Let us say that you drive a truck for a nationally known potato chip supplier, and you are a valued company employee of some 12 years’ standing. You are expecting a promotion later this year. A co-worker just received a similar promotion, and you are invited to his celebration party.

You are just getting off work when the fun begins, so you drive your truck to the party site, a local restaurant. You leave the celebration an hour later, having enjoyed a few beers, and are on your way back to the warehouse to drop off the truck when a law enforcement officer pulls you over on suspicion of drunk driving. The first thought you have is for your job. Will you lose it as a result of this run-in with the police?

Penalties and next steps

You are fortunate in one regard: This is your first offense. Also, you are wise enough to submit to the testing that will determine your blood alcohol level, otherwise the court could disqualify you from operating a commercial motor vehicle for 12 months. You will also face significant fines.

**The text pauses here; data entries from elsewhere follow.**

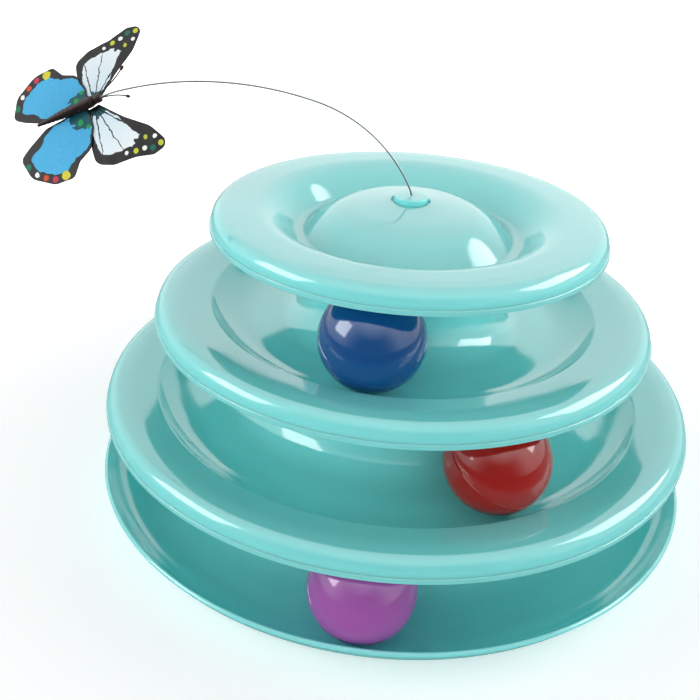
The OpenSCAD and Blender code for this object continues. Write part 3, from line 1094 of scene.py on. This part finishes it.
@dataclass
class TopCover:
    """The round cover: rolled brim, well and dome, with the plug's seat in its middle.

    The brow is where the brim rolls over into the well, and the shoulder is where the dome bends most.
    Names end as those of the tower's sizes do; `_in` and `_gap` are measured inwards.
    """

    shop: Workshop
    finish: bpy.types.Material
    segments: int = 252
    spacing: float = 4.0
    brow_share: float = 0.6845
    brow_h: float = 8.5
    brow_f: float = 16.0
    well_sink: float = 2.4
    well_in: float = 33.6
    well_floor_w: float = 3.8
    well_f: float = 3.5
    dome_gap: float = 4.0
    dome_h: float = 11.7
    dome_foot_f: float = 2.0
    shoulder_share: float = 0.61
    shoulder_h: float = 8.9
    shoulder_f: float = 28.0
    cap_r: float = 6.8
    skirt_share: float = 0.52
    recess_gap: float = 1.0
    recess_depth: float = 1.2
    recess_f: float = 0.5
    key_h: float = 6.0
    gusset_count: int = 6
    gusset_t: float = 1.6
    gusset_run: float = 4.5

    @property
    def r(self) -> float:
        """Radius of the cover's brim."""
        return SIZES.brim_r(Tier.UPPER)

    @property
    def z(self) -> float:
        """Height of the cover's lower edge."""
        return SIZES.brim_z(Tier.UPPER)

    @property
    def recess_r(self) -> float:
        """Radius of the plug's recess."""
        return self.cap_r + self.recess_gap

    @property
    def recess_z(self) -> float:
        """Height of the recess's floor."""
        return self.z + self.dome_h - self.recess_depth

    @property
    def skirt_r(self) -> float:
        """Radius of the plug's skirt, which the hole in the dome takes."""
        return self.cap_r * self.skirt_share

    def face(self) -> list[Corner]:
        """Corners of the visible face."""
        r, z, recess = self.r, self.z, self.recess_r
        foot, floor = r - self.well_in - self.dome_gap, z - self.well_sink
        return [
            *SIZES.brim_face(Tier.UPPER),
            (r - self.well_in * self.brow_share, z + self.brow_h, self.brow_f),
            (foot + self.well_floor_w, floor, self.well_f),
            (foot, floor, self.dome_foot_f),
            (recess + (foot - recess) * self.shoulder_share, z + self.shoulder_h, self.shoulder_f),
            (recess, z + self.dome_h, self.recess_f),
            (recess, self.recess_z, SIZES.tiny_f),
            (self.skirt_r + SIZES.turn_clear, self.recess_z, SIZES.tiny_f),
        ]

    def height_under(self, radius: float) -> float:
        """Height of the wall's middle at a radius under the dome."""
        # From the well's floor to the recess's edge
        middle = shifted(self.face(), SIZES.wall / 2, SIZES.tiny_f)[4:8]
        ends = [(x, z, 0.0) for x, z, _ in (middle[0], middle[-1])]
        curve = rounded([ends[0], *middle[1:-1], ends[1]])
        return float(np.interp(radius, curve[::-1, 0], curve[::-1, 1]))

    def gusset(self, inner: float, outer: float, low: float) -> bpy.types.Mesh:
        """One gusset at the angle of zero."""
        h = self.gusset_t / 2
        tops = self.height_under(outer), self.height_under(inner)
        outline = [(inner, low), (outer, low), (outer, tops[0]), (inner, tops[1])]
        points = [(x, y, z) for y in (-h, h) for x, z in outline]
        faces = [(0, 1, 2, 3), (7, 6, 5, 4), *[(k, k + 4, (k + 1) % 4 + 4, (k + 1) % 4) for k in range(4)]]
        return mesh_from(np.array(points), faces)

    def mesh(self) -> bpy.types.Mesh:
        """The cover, with its bead, collar, keys and gussets."""
        s, above = SIZES, Tier.UPPER + 1
        seat = s.hub_top_z(Tier.UPPER) + s.seat_gap
        outside = s.collar_r(above)
        inner = outside - s.wall / 2
        tops = self.height_under(outside), self.height_under(outside - s.wall)
        shell = self.shop.shell(self.face(), self.spacing, self.segments)
        bead = self.shop.lathe.turn(s.bead(Tier.UPPER), self.segments)
        collar = self.shop.lathe.turn(s.collar(above, *tops), self.segments)
        gusset = self.gusset(inner, outside + self.gusset_run, seat)
        gussets = self.shop.array.repeat(gusset, self.gusset_count, 180 / self.gusset_count, self.finish)
        heights = s.collar_z(above) + s.edge_f, seat + self.key_h
        keys = self.shop.keys((inner, outside + s.key_out), s.key_w, heights, self.finish)
        return joined([shell, bead, collar, gussets, keys])

    def build(self) -> bpy.types.Object:
        """Makes the cover and puts it on its body."""
        return dressed(
            "moulded_top_cover", self.mesh(), self.finish, "top_cover", "turquoise_shell", "top_cover"
        )


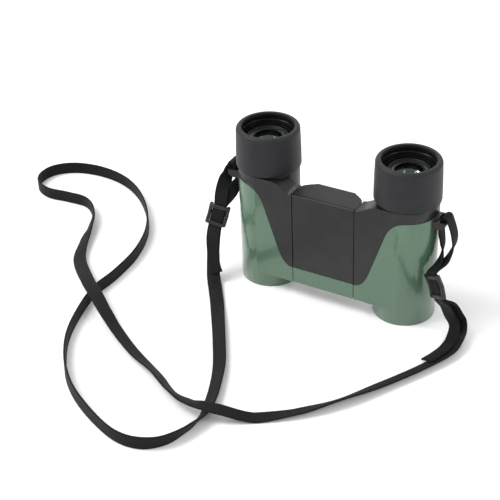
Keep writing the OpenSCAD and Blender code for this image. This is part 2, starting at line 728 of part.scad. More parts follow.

You should waste no time in seeking legal representation by an advocate who will protect your rights and guide you through the DUI administrative hearing that will determine the fate of your commercial driver’s license.

Your BAC plays a big role

In addition to any other penalties, if you were driving your truck with a blood alcohol level of 0.04 percent or higher, the court can disqualify you from driving a CMV for one year and you must complete DUI school. Because this is your first conviction, however, you may be able to obtain hardship reinstatement so that you can still drive for the potato chip company.

Avoiding further trouble

Your attorney can help you apply for the hearing that determines hardship license reinstatement. If you have a clean driving record, and your DUI is a first offense, you may be able to keep your CMV license—and your job.